> OBJECTIVE:
Reproduce only the lines of the material below that start at the line containing "zip(*points))), Vector(map(max, zip(*points)))" and stop at the line containing "obj.parent = rigid_bodies[body]". Keep both end lines.

------ ITEMS

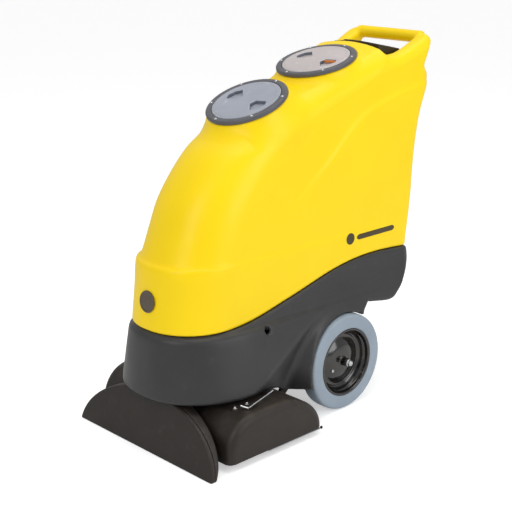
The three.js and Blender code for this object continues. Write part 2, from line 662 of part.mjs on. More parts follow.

------------
------ ITEMS

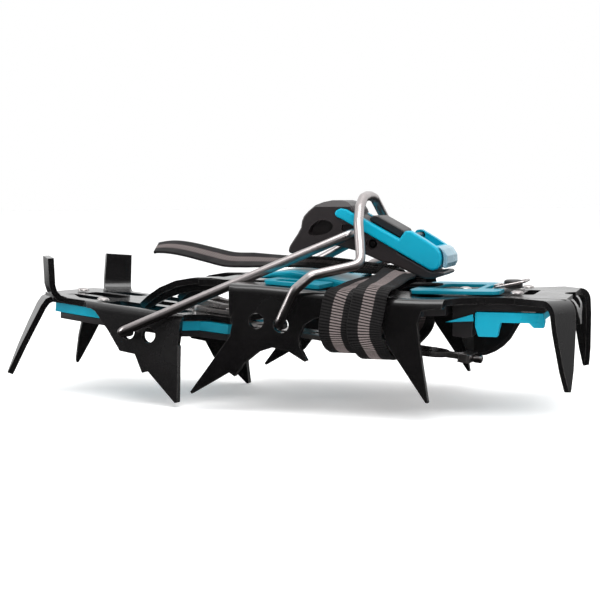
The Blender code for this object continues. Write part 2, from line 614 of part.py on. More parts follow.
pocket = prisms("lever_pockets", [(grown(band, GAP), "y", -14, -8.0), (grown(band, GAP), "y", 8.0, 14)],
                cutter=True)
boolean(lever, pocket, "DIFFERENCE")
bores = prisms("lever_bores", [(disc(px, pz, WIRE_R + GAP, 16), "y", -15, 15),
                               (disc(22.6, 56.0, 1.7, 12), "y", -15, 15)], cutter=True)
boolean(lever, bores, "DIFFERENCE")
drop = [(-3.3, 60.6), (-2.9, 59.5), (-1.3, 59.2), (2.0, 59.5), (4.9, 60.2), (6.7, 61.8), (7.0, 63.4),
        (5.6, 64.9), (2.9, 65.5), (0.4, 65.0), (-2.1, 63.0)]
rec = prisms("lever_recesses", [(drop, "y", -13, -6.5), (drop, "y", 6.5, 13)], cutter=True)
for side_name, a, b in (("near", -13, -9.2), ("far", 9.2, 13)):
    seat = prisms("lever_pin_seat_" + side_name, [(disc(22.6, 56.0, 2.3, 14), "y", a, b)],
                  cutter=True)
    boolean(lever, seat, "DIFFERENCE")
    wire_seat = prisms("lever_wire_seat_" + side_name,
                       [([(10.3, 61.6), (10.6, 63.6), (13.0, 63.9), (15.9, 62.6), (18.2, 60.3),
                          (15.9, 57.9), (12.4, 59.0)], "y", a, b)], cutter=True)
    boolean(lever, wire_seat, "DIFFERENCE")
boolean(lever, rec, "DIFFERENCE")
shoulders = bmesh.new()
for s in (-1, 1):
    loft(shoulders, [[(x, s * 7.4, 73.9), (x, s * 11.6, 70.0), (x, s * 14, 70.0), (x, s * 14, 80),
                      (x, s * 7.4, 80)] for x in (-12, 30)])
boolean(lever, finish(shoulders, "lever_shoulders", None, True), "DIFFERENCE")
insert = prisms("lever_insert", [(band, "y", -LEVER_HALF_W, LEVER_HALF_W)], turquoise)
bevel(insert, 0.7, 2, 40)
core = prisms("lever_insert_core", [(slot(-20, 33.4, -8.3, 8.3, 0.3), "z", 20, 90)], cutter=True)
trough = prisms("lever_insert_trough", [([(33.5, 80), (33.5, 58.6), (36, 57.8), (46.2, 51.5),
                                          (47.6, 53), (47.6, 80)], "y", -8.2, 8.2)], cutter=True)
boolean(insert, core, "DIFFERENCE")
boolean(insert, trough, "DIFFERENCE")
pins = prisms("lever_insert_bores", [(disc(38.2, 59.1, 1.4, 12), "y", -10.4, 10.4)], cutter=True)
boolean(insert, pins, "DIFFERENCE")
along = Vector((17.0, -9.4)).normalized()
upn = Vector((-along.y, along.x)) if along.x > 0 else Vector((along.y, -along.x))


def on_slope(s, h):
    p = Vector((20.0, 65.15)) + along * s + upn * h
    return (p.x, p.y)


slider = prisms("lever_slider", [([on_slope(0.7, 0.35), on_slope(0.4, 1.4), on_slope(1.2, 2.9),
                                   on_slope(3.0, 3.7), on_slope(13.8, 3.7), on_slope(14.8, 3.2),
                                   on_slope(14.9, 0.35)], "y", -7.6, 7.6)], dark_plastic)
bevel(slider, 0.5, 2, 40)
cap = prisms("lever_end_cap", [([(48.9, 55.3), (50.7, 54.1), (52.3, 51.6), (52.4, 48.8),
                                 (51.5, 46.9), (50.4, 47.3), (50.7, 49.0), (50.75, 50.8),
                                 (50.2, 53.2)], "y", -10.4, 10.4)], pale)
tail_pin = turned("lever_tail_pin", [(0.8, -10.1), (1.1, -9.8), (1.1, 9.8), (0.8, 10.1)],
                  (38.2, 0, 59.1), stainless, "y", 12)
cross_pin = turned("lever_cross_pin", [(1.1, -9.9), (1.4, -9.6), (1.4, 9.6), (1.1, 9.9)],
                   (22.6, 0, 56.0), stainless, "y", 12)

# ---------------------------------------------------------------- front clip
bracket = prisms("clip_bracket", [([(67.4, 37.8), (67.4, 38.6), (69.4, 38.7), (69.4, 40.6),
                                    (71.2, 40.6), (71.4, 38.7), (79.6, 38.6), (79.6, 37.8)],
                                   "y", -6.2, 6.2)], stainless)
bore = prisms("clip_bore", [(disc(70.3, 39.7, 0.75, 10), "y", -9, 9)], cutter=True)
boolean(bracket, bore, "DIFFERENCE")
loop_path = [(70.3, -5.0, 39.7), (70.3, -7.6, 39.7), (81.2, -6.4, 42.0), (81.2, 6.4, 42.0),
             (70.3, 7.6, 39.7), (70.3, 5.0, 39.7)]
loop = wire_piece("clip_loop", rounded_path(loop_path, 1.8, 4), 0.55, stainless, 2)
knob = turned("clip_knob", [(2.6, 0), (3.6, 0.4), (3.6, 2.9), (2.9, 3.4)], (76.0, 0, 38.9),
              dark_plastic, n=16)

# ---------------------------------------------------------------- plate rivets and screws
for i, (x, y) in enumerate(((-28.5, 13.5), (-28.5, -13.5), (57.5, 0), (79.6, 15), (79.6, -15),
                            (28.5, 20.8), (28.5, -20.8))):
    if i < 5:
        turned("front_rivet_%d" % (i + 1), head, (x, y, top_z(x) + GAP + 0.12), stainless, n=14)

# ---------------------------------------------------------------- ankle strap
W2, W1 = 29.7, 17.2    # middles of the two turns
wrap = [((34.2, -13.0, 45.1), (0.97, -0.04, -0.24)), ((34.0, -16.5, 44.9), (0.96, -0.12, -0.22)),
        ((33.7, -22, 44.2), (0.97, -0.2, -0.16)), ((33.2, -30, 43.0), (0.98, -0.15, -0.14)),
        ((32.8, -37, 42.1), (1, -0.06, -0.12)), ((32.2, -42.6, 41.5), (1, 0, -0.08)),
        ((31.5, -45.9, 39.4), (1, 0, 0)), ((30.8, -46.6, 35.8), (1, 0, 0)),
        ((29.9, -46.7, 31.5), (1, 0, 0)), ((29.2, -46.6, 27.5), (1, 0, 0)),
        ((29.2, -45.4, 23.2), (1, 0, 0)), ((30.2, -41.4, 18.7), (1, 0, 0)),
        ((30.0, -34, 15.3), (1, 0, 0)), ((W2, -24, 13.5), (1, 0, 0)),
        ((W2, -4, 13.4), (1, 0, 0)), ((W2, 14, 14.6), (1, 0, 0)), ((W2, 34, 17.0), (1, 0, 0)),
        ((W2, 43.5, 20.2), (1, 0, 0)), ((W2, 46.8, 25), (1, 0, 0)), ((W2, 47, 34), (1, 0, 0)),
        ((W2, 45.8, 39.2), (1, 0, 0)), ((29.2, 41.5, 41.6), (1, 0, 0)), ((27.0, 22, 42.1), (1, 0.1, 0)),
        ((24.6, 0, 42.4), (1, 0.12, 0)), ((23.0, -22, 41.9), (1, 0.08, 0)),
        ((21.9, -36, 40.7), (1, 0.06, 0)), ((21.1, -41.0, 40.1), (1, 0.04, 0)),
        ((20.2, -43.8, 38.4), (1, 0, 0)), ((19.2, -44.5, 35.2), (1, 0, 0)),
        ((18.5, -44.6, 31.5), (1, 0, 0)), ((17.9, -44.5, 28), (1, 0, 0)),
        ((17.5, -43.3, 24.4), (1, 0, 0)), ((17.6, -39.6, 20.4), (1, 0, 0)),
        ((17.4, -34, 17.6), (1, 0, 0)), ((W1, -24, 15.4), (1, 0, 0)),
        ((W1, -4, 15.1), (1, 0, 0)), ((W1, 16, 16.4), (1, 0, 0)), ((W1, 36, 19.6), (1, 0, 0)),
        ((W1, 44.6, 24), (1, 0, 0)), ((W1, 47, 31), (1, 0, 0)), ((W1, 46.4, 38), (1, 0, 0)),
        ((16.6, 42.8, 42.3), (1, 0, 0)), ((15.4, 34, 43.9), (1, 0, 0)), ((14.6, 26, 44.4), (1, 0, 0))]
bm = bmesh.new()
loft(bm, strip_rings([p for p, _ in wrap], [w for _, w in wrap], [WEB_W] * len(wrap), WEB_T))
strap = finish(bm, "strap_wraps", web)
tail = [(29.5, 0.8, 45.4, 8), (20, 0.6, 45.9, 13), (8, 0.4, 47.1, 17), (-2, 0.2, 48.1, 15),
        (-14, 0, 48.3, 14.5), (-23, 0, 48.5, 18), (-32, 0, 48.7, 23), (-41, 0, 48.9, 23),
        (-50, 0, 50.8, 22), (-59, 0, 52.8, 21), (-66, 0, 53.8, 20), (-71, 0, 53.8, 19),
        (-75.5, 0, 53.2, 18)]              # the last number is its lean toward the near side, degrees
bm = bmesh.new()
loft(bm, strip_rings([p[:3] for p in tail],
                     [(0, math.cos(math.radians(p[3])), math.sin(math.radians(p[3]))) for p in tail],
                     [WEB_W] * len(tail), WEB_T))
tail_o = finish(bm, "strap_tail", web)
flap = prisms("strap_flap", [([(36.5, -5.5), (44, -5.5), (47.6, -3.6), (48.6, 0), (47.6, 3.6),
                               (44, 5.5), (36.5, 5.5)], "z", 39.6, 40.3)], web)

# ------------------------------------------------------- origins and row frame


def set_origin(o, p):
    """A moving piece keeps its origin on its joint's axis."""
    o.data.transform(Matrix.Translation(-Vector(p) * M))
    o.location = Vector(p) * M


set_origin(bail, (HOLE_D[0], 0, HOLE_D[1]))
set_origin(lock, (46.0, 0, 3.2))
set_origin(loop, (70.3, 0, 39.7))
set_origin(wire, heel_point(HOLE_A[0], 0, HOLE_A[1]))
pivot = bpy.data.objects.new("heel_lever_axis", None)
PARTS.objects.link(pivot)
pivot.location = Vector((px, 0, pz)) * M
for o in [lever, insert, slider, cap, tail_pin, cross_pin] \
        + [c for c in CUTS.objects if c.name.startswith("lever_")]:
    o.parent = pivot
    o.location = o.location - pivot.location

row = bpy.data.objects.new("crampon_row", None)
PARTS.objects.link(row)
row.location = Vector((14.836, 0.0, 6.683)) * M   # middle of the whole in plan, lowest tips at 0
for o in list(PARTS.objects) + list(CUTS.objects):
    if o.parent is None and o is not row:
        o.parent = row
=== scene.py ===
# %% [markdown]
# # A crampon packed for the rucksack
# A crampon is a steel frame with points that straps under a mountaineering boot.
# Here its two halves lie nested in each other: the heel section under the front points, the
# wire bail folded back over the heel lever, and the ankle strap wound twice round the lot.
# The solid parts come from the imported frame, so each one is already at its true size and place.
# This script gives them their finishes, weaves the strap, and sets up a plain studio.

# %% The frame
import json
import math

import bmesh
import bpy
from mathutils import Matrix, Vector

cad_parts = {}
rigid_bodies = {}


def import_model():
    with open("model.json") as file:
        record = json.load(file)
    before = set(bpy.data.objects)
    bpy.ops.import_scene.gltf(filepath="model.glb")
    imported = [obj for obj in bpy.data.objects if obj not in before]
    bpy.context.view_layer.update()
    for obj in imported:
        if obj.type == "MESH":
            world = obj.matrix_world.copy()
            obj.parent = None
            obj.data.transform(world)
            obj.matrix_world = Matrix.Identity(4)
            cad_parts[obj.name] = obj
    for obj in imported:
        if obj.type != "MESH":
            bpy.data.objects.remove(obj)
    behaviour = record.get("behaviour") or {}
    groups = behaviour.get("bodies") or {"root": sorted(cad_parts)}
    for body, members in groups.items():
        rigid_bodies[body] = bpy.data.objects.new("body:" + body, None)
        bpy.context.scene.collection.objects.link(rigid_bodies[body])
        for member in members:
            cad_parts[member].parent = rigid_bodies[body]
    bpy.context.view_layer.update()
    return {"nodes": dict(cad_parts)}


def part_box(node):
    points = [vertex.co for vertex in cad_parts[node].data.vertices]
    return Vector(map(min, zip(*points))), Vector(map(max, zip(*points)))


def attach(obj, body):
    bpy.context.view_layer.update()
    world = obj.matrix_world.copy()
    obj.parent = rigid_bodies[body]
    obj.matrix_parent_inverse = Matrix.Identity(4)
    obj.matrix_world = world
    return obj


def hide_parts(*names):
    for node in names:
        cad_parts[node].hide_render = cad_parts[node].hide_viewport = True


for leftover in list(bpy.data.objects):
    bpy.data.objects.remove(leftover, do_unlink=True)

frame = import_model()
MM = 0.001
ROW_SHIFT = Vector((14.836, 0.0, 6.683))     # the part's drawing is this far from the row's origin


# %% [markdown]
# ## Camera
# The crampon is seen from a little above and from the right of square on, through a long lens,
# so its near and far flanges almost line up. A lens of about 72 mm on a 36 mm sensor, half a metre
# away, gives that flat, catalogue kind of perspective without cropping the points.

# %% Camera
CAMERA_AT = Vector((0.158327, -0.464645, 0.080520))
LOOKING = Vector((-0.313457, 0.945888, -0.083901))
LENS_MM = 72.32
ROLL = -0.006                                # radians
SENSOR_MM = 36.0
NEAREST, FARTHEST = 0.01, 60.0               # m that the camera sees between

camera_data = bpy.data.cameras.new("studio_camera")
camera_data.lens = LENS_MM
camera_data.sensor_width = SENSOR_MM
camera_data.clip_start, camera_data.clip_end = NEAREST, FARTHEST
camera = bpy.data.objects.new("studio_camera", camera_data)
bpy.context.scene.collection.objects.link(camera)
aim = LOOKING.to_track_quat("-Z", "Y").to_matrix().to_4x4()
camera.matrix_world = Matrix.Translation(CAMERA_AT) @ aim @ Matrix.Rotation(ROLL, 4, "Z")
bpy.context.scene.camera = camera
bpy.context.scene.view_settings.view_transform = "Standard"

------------

> FULL RESPONSE:
    return Vector(map(min, zip(*points))), Vector(map(max, zip(*points)))


def attach(obj, body):
    bpy.context.view_layer.update()
    world = obj.matrix_world.copy()
    obj.parent = rigid_bodies[body]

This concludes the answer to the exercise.